(SPRINGVILLE, CA) – SRT’s Sopac McCarthy Mulholland Blue Oak Ranch is home to a diverse range of native and migratory species. It is also becoming an outdoor lab for species reintroduction, in some cases with an eye to their assistance in meeting land management objectives.
Threatened western pond turtles have been relocated to the Springville area preserve’s picturesque pond at the heart of the property. On a typical day, the reptiles can be seen sunning on a large rock at the pond’s north end.
Nearby, the future may be looking brighter for beavers. Experimentation with SRT’s first Beaver Dam Analog (BDA) is slated to begin near the Blue Oak pond in early 2023. Groundwater recharge, wildfire avoidance, and other habitat modifications are just a few benefits beavers are expected to bring to the table––the water table, that is.
“The idea of the Beaver Dam Analog is to help the incised channel of Harris Creek to build up sediment and allow water to access the surrounding meadow, wetting the soil in what is currently dry landscape,” said Ben Munger, SRT Director of Mitigation and Land Management. This restoration project is located on Harris Creek where it passes through the preserve at the edge of a large meadow. At some time in the past, the drainage cut into the bottom of the meadow leaving about a six-foot deep channel, Munger said, so the idea is to collaborate with nature and what it is already doing in the vicinity.
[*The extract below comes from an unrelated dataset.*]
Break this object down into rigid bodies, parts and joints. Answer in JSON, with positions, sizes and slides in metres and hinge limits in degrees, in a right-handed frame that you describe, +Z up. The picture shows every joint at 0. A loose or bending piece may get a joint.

The BDA structure is to be built within the incised channel. It can also be called a post-assisted log structure (BDA or PAL). “We probably will use some techniques of both types of structures to slow the water, deposit sediment, and wet the base of the meadow that at one time was moist, based on the presence of seges there. There may be room in the preserve’s section of Harris Creek for two or three of these small in-stream structures,” Munger said.
Rather than form-based beaver reintroduction that involves significant terraforming and other interventions, an alternative approach is preferred, with an element of experimentation and adaptive management called Process Based Restoration. “Over several wet seasons SRT will be able to test our methods and watch what happens when we slow the water down and deposit sediment in the main channel,” Munger said, adding that Harris Creek is very small and so will be a good place to learn some of these techniques. “It is important to remember that even though we are not introducing beavers into Harris Creek, we are trying to shift the small riparian area into mesic habitat that maybe could support beavers, hence we use words like Beaver Dam Analog to describe what we are attempting to do from a restoration perspective.”
SRT is being assisted by the USFWS at Kern National Wildlife Refuge and was granted habitat restoration money from the Partners Grant from the USFWS. For now the work will be confined to the small stretch of Harris Creek, and possibly at the preserve eastern upper elevation at Sycamore Creek in a much smaller location. At this point SRT has no plans to expand the use of BDAs or PALs in other on SRT lands. As Munger sees it, “We hope that other landowners can see the benefits of healing incised channels and allowing water to remain in the surrounding landscape, especially to help wildlife habitat, and raise groundwater levels.”
Western Pond Turtles
SRT Education staff continues its collaboration at Blue Oak Ranch with the Foundation for the Application of Science (FAS) and Pleasant View School District. That team is managing the preserve’s western pond turtle research project.
SRT recently hosted a field trip to the preserve for the entire class at Pleasant View Elementary in Poplar, at which students learned about the preserve’s history and natural ecosystems. They scouted likely sites for the western pond turtle monitoring system that will soon be installed.
Later, select students from Pleasant View Elementary and Monache High School visited Blue Oak Ranch to assemble and install a receiver station which will collect signals from monitoring devices attached to individual turtles, then relay this information to satellites for remote monitoring.
The students learn about more than just native species, however. Technology is also part of their efforts with circuit boards, GPS monitoring, and building the receiver station in their classroom. “We are hoping that by the end of the year, the students will have created the monitoring devices, and we can host another trip to the preserve to test their efficacy and fix any issues that arise,” said Sneha Kumar, SRT Education and Outreach Associate.
“By Spring, we would like to begin a catch-and-release program to collect baseline data about the turtle population at Blue Oak Ranch Preserve and install the receivers on the turtles. We could not have done this project without the generous support of Land o' Lakes, FAS, and the Schwemm Family Foundation,” Kumar added.